→ REQUIRED TASK
In the listing below, find the line that contains "luting_slip();" and the line that contains "from mathutils import Matrix, Vector". Quote both and every line between them, exactly, and nothing more.

+--

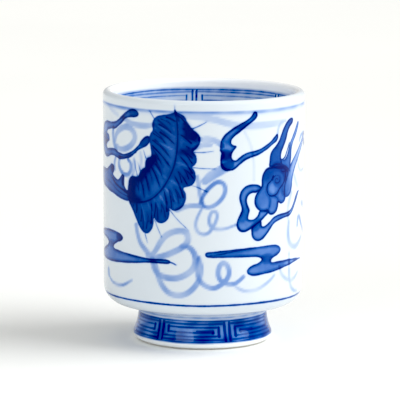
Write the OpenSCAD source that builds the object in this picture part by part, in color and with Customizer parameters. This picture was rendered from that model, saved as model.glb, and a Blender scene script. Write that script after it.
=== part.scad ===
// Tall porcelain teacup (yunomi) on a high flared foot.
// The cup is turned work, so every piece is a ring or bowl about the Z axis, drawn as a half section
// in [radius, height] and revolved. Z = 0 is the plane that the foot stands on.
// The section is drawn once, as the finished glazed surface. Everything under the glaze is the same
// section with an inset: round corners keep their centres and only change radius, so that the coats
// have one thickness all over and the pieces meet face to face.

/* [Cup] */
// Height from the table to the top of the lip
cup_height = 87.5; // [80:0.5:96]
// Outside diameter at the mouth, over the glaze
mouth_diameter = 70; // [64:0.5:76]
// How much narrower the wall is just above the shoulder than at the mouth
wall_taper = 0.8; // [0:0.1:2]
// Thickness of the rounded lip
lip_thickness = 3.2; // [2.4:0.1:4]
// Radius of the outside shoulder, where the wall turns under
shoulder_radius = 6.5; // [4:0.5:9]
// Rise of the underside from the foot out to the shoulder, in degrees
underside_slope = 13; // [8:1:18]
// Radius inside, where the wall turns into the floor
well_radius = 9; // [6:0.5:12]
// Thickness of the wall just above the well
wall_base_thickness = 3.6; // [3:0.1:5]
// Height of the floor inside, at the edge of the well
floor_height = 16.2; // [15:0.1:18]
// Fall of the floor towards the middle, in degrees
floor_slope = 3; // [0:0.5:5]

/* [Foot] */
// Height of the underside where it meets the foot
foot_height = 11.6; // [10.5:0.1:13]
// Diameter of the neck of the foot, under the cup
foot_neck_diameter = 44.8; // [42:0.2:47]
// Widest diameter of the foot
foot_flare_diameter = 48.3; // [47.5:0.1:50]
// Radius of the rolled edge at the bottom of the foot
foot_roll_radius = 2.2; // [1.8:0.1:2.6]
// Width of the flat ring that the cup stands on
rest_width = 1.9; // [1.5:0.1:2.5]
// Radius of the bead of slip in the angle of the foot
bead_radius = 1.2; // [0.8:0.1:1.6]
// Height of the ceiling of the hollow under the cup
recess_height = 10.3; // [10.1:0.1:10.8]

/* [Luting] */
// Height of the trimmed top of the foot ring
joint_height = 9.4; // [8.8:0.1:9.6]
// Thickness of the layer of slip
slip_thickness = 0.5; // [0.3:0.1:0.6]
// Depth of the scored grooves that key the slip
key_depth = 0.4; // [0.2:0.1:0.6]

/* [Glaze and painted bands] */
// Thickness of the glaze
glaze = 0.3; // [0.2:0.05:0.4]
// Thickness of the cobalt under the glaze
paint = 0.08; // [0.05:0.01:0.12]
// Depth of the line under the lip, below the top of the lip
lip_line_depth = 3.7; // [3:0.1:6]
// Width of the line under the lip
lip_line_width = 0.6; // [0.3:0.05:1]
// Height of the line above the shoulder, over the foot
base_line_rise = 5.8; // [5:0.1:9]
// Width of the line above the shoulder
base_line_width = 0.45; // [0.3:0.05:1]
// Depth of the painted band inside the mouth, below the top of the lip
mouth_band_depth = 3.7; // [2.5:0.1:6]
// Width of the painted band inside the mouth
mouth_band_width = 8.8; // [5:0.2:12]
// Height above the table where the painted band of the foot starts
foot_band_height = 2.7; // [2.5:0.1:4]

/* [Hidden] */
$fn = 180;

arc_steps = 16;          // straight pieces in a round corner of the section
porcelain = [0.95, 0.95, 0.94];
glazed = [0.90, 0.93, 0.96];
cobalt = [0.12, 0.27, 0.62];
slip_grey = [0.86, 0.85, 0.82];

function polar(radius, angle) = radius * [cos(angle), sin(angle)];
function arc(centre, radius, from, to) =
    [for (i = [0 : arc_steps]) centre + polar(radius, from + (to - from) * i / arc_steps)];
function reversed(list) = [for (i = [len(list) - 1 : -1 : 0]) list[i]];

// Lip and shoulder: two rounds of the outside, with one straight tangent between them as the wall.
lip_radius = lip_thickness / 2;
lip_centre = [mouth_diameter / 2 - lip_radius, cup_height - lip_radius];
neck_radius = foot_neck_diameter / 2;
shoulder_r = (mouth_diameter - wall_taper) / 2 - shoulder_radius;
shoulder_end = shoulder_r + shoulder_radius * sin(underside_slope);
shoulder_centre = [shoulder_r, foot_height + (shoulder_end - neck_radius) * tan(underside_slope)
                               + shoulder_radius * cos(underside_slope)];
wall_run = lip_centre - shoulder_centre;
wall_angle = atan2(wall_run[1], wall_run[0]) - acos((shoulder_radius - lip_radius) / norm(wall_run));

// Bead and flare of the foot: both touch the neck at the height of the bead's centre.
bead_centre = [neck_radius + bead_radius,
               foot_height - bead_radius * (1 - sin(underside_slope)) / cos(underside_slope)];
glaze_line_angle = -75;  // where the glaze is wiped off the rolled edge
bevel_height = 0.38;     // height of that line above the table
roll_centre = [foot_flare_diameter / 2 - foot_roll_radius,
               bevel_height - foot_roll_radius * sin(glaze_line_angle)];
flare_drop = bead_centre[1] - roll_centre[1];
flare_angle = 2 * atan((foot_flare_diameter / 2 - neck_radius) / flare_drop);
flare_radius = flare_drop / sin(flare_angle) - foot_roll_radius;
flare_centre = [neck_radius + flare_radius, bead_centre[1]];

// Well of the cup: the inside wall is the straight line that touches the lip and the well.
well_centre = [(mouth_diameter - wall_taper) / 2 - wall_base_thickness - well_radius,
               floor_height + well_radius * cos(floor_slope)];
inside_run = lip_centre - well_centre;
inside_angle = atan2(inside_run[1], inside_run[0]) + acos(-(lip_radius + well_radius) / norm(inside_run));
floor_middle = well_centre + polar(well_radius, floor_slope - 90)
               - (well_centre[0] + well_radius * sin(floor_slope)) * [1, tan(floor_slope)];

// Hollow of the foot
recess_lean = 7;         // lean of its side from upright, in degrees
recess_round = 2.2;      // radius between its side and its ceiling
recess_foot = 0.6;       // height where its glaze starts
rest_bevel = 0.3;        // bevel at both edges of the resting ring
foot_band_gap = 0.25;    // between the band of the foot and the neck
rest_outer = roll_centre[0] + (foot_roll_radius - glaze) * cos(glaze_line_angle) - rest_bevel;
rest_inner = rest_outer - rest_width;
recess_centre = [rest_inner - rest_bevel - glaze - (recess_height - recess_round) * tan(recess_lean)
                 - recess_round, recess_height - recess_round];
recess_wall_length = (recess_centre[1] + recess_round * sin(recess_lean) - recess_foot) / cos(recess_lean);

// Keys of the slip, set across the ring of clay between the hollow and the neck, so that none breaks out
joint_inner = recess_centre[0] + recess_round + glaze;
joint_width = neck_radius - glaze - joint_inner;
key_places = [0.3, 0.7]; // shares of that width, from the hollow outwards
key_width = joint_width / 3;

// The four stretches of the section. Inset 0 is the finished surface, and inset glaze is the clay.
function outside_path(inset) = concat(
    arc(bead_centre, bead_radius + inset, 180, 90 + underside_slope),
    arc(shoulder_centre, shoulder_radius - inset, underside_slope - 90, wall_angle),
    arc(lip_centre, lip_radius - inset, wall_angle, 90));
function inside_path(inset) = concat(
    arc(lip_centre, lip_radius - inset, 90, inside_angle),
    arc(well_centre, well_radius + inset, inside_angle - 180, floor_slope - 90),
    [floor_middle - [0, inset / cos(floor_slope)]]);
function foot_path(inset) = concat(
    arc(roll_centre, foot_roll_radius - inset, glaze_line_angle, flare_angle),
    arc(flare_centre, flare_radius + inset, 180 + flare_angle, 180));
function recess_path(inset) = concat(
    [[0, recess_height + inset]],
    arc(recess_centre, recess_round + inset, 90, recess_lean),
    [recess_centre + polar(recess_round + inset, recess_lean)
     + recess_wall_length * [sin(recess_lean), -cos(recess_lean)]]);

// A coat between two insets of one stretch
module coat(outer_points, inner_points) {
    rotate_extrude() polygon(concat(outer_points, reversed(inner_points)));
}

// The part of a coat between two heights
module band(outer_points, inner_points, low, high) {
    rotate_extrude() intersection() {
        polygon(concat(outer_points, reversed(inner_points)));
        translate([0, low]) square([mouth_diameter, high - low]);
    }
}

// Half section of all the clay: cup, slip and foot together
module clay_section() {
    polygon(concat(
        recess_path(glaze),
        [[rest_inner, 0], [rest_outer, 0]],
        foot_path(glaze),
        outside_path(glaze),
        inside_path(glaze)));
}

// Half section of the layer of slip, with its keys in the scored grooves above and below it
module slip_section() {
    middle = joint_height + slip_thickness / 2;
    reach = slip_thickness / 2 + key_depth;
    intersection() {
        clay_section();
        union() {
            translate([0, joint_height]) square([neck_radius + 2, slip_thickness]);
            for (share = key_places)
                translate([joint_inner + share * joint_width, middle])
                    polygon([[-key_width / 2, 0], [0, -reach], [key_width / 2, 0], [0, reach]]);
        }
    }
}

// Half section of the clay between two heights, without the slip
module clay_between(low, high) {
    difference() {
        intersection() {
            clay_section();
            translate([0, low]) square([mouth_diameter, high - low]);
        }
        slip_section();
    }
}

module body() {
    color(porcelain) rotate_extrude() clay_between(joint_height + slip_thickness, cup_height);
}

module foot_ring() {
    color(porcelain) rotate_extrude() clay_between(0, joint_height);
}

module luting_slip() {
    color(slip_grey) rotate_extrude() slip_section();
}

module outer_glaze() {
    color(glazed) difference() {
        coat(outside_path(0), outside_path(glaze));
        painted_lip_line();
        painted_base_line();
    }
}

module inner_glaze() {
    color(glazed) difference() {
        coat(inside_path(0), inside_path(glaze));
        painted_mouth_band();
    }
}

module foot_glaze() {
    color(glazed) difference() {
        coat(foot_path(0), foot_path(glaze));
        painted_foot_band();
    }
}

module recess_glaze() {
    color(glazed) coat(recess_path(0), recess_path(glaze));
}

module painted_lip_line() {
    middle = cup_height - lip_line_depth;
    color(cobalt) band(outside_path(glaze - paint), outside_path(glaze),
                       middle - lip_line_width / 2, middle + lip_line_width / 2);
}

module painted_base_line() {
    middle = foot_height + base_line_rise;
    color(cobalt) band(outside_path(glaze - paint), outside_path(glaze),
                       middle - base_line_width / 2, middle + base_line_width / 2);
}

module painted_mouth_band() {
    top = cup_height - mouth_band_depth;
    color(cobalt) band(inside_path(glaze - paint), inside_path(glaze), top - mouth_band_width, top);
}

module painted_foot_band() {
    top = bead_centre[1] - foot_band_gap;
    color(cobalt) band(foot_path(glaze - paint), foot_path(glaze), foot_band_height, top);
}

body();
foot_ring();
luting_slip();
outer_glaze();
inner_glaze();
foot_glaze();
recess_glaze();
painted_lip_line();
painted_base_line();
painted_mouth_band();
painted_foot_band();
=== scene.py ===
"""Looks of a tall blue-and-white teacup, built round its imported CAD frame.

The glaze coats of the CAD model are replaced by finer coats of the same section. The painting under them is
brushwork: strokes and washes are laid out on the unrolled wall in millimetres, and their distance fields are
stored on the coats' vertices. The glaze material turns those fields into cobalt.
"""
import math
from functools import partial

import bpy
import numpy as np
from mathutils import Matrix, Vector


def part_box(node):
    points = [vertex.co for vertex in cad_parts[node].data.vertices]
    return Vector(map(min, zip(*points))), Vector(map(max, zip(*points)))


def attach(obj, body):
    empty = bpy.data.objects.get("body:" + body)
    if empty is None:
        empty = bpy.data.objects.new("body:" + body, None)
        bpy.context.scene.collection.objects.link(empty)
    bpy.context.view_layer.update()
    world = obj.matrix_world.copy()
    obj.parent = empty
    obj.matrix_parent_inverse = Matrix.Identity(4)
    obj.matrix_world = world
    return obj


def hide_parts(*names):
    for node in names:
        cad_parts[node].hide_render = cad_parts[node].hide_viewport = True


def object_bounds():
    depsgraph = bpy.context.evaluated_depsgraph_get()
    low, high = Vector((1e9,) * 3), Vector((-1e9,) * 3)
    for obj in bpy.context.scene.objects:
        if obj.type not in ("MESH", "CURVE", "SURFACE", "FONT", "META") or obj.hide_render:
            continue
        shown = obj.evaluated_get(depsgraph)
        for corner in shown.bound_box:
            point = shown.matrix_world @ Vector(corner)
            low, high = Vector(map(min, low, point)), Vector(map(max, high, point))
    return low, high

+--

→ WRITTEN REPLY
luting_slip();
outer_glaze();
inner_glaze();
foot_glaze();
recess_glaze();
painted_lip_line();
painted_base_line();
painted_mouth_band();
painted_foot_band();
=== scene.py ===
"""Looks of a tall blue-and-white teacup, built round its imported CAD frame.

The glaze coats of the CAD model are replaced by finer coats of the same section. The painting under them is
brushwork: strokes and washes are laid out on the unrolled wall in millimetres, and their distance fields are
stored on the coats' vertices. The glaze material turns those fields into cobalt.
"""
import math
from functools import partial

import bpy
import numpy as np
from mathutils import Matrix, Vector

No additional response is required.